## [Exercise inputs]
··········
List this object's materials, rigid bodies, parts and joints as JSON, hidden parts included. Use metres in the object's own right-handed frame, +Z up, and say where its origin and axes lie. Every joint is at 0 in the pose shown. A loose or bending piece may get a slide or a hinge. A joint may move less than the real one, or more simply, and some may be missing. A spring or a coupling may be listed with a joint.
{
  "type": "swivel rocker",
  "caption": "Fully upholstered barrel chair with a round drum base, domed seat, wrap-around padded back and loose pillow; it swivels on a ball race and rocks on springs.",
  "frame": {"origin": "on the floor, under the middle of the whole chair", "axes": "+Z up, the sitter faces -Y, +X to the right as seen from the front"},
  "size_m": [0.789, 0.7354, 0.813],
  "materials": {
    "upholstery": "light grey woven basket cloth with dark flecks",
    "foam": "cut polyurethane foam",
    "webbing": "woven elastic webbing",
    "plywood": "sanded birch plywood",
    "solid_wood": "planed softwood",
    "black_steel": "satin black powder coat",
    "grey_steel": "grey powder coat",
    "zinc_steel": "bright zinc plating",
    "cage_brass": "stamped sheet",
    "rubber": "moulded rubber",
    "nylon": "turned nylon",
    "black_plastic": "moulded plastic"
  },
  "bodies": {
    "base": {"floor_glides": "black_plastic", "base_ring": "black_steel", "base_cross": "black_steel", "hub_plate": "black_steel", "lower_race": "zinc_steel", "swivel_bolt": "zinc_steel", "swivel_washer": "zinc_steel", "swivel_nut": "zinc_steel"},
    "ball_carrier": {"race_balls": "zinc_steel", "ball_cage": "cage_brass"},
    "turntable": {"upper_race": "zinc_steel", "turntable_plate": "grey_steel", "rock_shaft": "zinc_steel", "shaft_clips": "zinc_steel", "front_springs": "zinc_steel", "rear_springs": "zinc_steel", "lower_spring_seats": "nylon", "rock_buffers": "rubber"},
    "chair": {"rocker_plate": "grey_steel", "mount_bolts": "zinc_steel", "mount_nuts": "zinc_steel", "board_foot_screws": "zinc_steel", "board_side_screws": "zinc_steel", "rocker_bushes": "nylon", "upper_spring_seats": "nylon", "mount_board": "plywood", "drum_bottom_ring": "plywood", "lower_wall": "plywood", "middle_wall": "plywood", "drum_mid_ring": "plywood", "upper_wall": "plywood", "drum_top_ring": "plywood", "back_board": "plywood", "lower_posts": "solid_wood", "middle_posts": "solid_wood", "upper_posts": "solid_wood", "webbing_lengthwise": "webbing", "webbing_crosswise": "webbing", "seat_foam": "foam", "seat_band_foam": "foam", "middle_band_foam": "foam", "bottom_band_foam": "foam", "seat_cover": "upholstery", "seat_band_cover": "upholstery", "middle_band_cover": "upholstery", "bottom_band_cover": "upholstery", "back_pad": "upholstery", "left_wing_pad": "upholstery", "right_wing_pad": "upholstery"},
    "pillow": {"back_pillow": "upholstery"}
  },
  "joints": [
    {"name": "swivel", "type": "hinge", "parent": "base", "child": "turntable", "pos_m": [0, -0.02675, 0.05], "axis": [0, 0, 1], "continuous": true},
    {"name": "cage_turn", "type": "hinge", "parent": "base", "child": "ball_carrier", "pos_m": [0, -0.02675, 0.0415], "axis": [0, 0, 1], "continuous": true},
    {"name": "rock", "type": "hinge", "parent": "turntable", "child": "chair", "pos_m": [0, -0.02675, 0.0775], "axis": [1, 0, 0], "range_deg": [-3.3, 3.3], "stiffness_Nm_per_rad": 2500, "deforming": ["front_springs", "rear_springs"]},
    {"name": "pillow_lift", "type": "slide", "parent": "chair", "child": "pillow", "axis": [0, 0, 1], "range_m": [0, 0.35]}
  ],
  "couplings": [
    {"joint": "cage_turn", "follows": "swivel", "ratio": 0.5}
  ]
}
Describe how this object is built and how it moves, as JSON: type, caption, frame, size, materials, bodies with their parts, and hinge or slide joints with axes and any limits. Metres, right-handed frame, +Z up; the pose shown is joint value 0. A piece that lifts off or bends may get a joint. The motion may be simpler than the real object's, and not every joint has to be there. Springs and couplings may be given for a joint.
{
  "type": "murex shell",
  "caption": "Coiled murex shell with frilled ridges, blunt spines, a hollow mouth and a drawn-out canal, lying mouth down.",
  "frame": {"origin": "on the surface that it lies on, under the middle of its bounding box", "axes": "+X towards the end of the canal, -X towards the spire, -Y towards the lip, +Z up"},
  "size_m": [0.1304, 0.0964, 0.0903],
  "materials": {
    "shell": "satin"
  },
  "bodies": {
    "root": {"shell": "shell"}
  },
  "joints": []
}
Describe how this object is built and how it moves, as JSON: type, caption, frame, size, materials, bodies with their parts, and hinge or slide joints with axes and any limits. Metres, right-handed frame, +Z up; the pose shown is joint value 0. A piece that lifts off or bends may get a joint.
··········
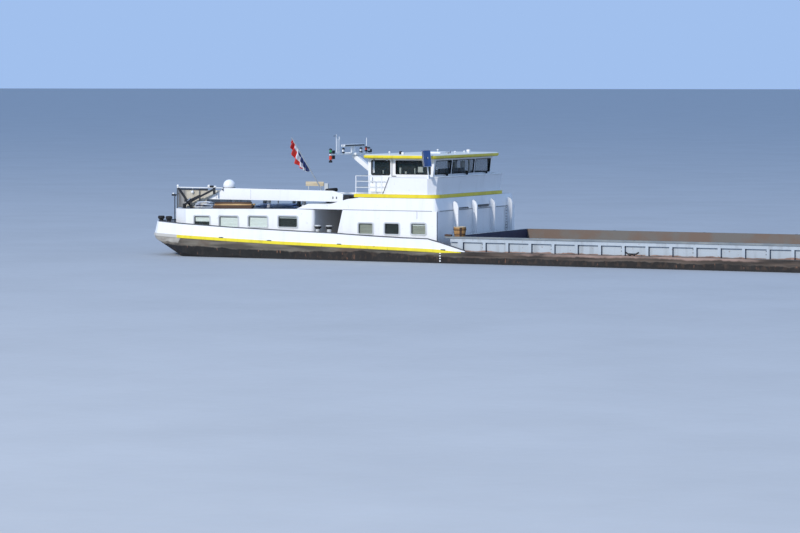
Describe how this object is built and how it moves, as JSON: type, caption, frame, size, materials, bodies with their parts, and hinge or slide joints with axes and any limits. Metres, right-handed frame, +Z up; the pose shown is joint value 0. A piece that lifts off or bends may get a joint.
··········
## [Work to do]
Find the word "loose" in the data and show each line that holds it.

## [Result]
List this object's materials, rigid bodies, parts and joints as JSON, hidden parts included. Use metres in the object's own right-handed frame, +Z up, and say where its origin and axes lie. Every joint is at 0 in the pose shown. A loose or bending piece may get a slide or a hinge. A joint may move less than the real one, or more simply, and some may be missing. A spring or a coupling may be listed with a joint.
  "caption": "Fully upholstered barrel chair with a round drum base, domed seat, wrap-around padded back and loose pillow; it swivels on a ball race and rocks on springs.",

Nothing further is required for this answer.